AnsweredAssumed Answered

What level of IOPS can MapR provide given basic assumptions?

Question asked by jacques on May 4, 2012
Latest reply on May 4, 2012 by srivas
Logs of PR and benchmarks are available for how well MapR performs for streaming reads.  The presentations from last year's Hadoop Summit put MapR somewhere around 75-85% of "bare" performance for streaming reads.  I'm curious how well MapR performs for random read workloads.  Does MapR achieve this same level of overhead for random reads?
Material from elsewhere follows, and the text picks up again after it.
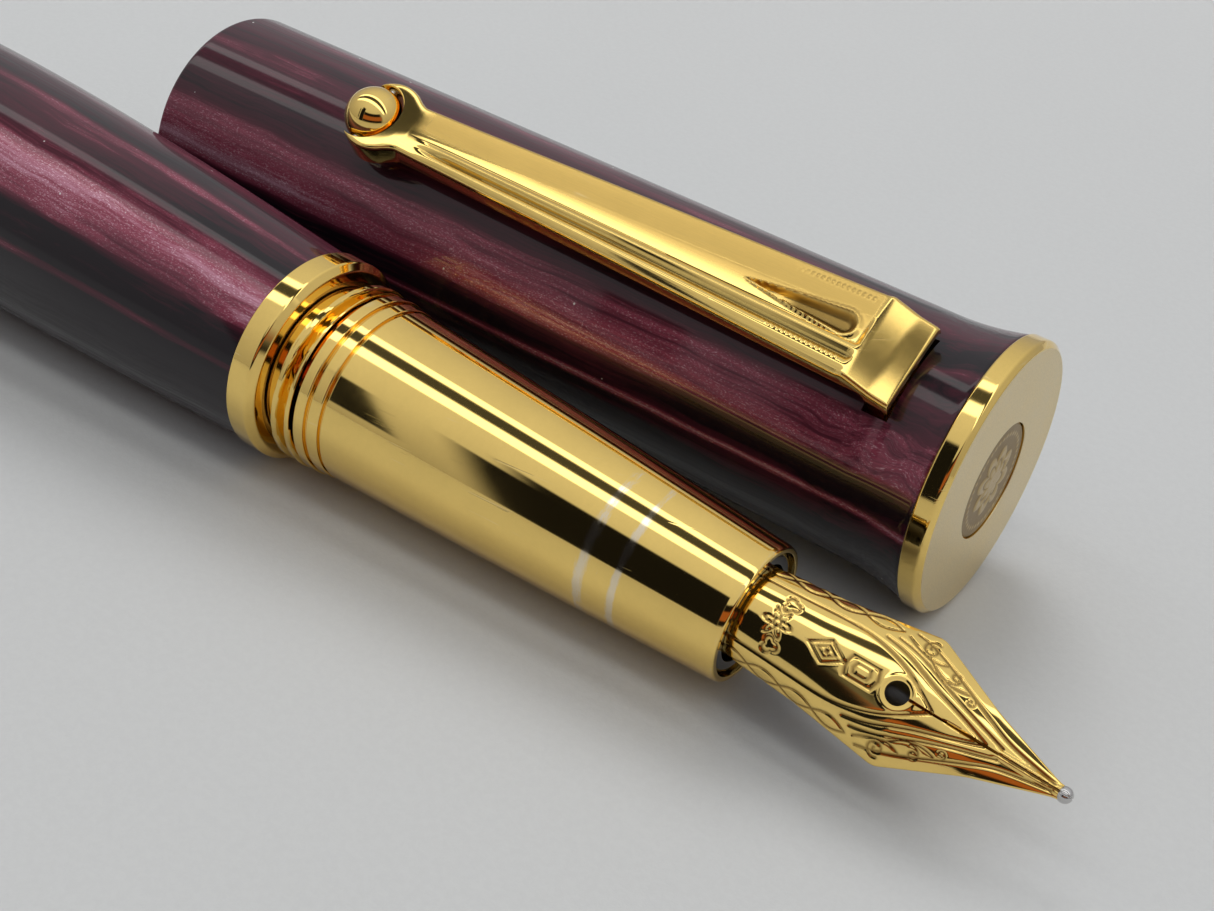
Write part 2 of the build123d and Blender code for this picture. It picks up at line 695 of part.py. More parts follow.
with BuildPart() as clip_ball_pin:
    with BuildSketch(CLIP_PLANE):
        with Locations((BALL_STATION, BALL_HEIGHT)):
            Circle(0.37)
    extrude(amount=FORK_HALF - 0.15, both=True)
finish(clip_ball_pin, "clip_ball_pin")
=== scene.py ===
"""Fountain pen in marbled resin with gold fittings, and its ball-clip cap beside it.

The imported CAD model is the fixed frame. Each operator adds or finishes one group of pieces around
it. Lengths inside the shape functions are in millimetres; meshes are written in metres. A station
is a distance along an axis from the nib's tip (pen) or from the crown's face (cap), and it grows
more negative towards the other end.
"""
import json
import math

import bpy
import numpy as np
from bpy.props import FloatProperty, FloatVectorProperty, IntProperty, PointerProperty
from mathutils import Matrix


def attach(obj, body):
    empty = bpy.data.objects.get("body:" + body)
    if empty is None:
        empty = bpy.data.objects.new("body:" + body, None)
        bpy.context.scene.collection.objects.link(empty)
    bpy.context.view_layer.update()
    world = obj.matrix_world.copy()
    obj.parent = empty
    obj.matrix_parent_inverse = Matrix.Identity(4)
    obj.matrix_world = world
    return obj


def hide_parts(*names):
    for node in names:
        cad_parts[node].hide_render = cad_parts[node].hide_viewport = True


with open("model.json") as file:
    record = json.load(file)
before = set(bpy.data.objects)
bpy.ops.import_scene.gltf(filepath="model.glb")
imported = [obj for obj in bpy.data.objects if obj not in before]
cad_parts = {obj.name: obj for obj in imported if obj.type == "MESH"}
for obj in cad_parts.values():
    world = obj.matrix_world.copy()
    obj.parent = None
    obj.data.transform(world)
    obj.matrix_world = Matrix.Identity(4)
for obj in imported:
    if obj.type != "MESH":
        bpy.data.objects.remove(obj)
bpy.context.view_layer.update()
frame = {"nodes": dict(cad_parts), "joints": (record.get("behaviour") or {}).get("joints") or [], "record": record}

bl_info = {
    "name": "Marbled Fountain Pen",
    "version": (1, 0, 0),
    "blender": (4, 5, 0),
    "location": "View3D > Sidebar > Pen",
    "description": "Builds the visible pieces of a fountain pen around its packed model",
    "category": "Add Mesh",
}

MM = 0.001
TAU = 2 * math.pi

# ---------------------------------------------------------------- the frame's own lines
MOUNTS = {m["name"]: m for m in frame["record"]["mounts"]}
JOINTS = {j["name"]: j for j in frame["joints"]}
PEN_LENGTH = 132.0
CROWN_MARK_HEIGHT = 6.5      # the crown mount sits this far above the cap's axis


def unit(vector):
    """The vector divided by its length."""
    vector = np.asarray(vector, float)
    return vector / np.linalg.norm(vector)


class Line:
    """A straight axis with an upward and a sideways direction square to it."""

    def __init__(self, origin, along, up):
        self.origin = np.asarray(origin, float)
        self.along = unit(along)
        self.up = unit(np.asarray(up, float) - np.dot(up, self.along) * self.along)
        self.side = np.cross(self.along, self.up)

    def turned_by(self, angle):
        """The same line with its upward direction turned towards its sideways one."""
        up = math.cos(angle) * self.up + math.sin(angle) * self.side
        return Line(self.origin, self.along, up)

    def polar(self, station, radius, angle):
        """origin + station*along + radius*(cos(angle)*up + sin(angle)*side)."""
        return self.flat(station, radius * np.cos(angle), radius * np.sin(angle))

    def flat(self, station, height, across):
        """origin + station*along + height*up + across*side."""
        station, height, across = np.broadcast_arrays(station, height, across)
        return (
            self.origin
            + station[..., None] * self.along
            + height[..., None] * self.up
            + across[..., None] * self.side
        )


_ALONG = unit(JOINTS["nib_pull"]["axis"])
_TIP = np.array(MOUNTS["tail_face"]["pos_m"]) / MM + _ALONG * PEN_LENGTH
_CROWN = np.array(MOUNTS["crown_face"]["pos_m"]) / MM - (0, 0, CROWN_MARK_HEIGHT)
PEN = Line(_TIP, _ALONG, (0, 0, 1))
NIB_ROLL = math.radians(44.0)
NIB = PEN.turned_by(NIB_ROLL)
SWIRL_START = float(_CROWN[0]) - 12.0
_CLIP_SIDE = unit(JOINTS["ball_roll"]["axis"])
CAP = Line(_CROWN, (1, 0, 0), np.cross(_CLIP_SIDE, (1, 0, 0)))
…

While YCSB testing and workloads are useful to give some indicator of this, that testing is substantially impacted by the particular application that one is using. Have you provided any benchmarks on pure random read performance at the file system level?  I could see two key numbers for this: one including metadata lookup, the other would be steady state testing that is just focused on seeks post acquisition of block locations.

I'm sure the short answer would be that MapR performs better than HDFS.  What is the longer answer when comparing to traditional IOPS benchmarks?  Can a 1000 drive MapR cluster beat a 1000 drive EMC VNX 7500?

Of course certain reasonable assumptions would need to be made.  Among those would probably be: the data being read has locality, using standard 7200rpm drives, compression and striping disabled, etc.

An extension of this question would be whether or not the overhead scales well (e.g. using a cluster of ssds).